Key takeaways from March Quarter Production Report

Sales rise 7%: For the quarter under review, Whitehaven Coal posted a 7 per cent rise in total managed coal sales, managed own coal sales as well as total equity own coal sales, respectively, on spurt in economic activities post COVID-19 crisis. Total managed coal sales stood at 4.8 million tonnes (Mt), while managed own coal sales and total equity own coal sales were reported at 4.2Mt and 3.4Mt, respectively.

Cut in FY21 Guidance: The company has cut production, managed coal sales and unit cost guidance for FY21. It has lowered run-of-mine (ROM) production projection to 20.6Mt – 21.4Mt from 21.4Mt – 22.0Mt. The guidance for managed coal sales has been lowered to 17.8Mt – 18.3Mt. The unit cost guidance for FY21 has been expected to be in the range of A$73 - A$75 per tonne as against A$69 - A$72 per tonne estimated earlier.

Managed ROM production increases 12%: The March quarter managed ROM production rose 12 per cent year-on-year to 5.5Mt in Q3 FY21, on the back of strong production from its largest mine Maules Creek, despite weak weather. The managed saleable coal output was up 6 per cent YoY at 4.3Mt.

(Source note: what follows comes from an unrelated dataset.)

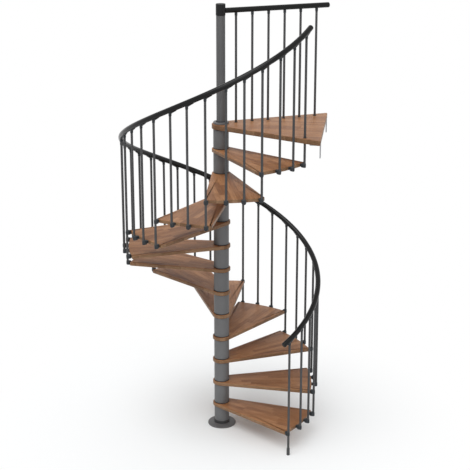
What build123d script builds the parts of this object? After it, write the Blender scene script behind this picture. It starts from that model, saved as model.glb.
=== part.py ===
from build123d import *
import math
import os

os.makedirs("parts", exist_ok=True)

# Whole stair, in millimetres and degrees. The origin is on the pole's axis at floor level.
# The landing reaches out along +X, and the treads climb anticlockwise up to it.
floor_height = 2805.0          # floor to the top of the landing
tread_count = 12
baluster_circle = 850.0        # pole axis to the centres of the spiral balusters
tread_turn = 30.916            # turn from one tread to the next
landing_lead = 28.94           # angle from the last spiral baluster up to the landing's middle line

# Centre pole and what is threaded on it
pole_diameter = 76.1
pole_wall = 3.6
pole_clearance = 0.3           # between the pole and each bore it passes through
spacer_diameter = 133.0
spacer_wall = 4.0
washer_height = 6.0
washer_lip = 1.0               # how far a washer stands out past the spacer
newel_height = 1017.0          # landing top to the top of the newel cap
cap_height = 95.0
cap_wall = 2.2
cap_top = 6.0
collar_height = 17.0
gasket_height = 8.0
gasket_wall = 4.5

# Floor fixing
base_plate_diameter = 232.0
base_plate_height = 8.0
anchor_circle = 190.0
anchor_hole = 13.0
anchor_count = 4
base_cover_diameter = 250.0
base_cover_rim = 12.0
base_cover_top = 19.0
base_cover_wall = 2.5
base_cover_bevel = 3.0          # around the top of the cover's rim
base_collar_diameter = 138.0
base_collar_top = 45.0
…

Narrabri Mine problem persists: Narrabri underground coal mine performance continued to be impacted by geological challenges which has resulted in unscheduled down time and additional longwall equipment repairs.

Spot demand for semi-soft coking coal remain weak: The company said that spot demand for semi-soft coking coal remained fragile owing to Chinese import restrictions on Australian origin coal. This caused the price for high-CV thermal coal to favour sale of the product as high-CV thermal coal over selling it as a semi-soft coking coal.

No impact of COVID-19 on operations: Whitehaven Coal said that its operations remain largely unaffected by the pandemic to date, thanks to distancing and hygiene measures.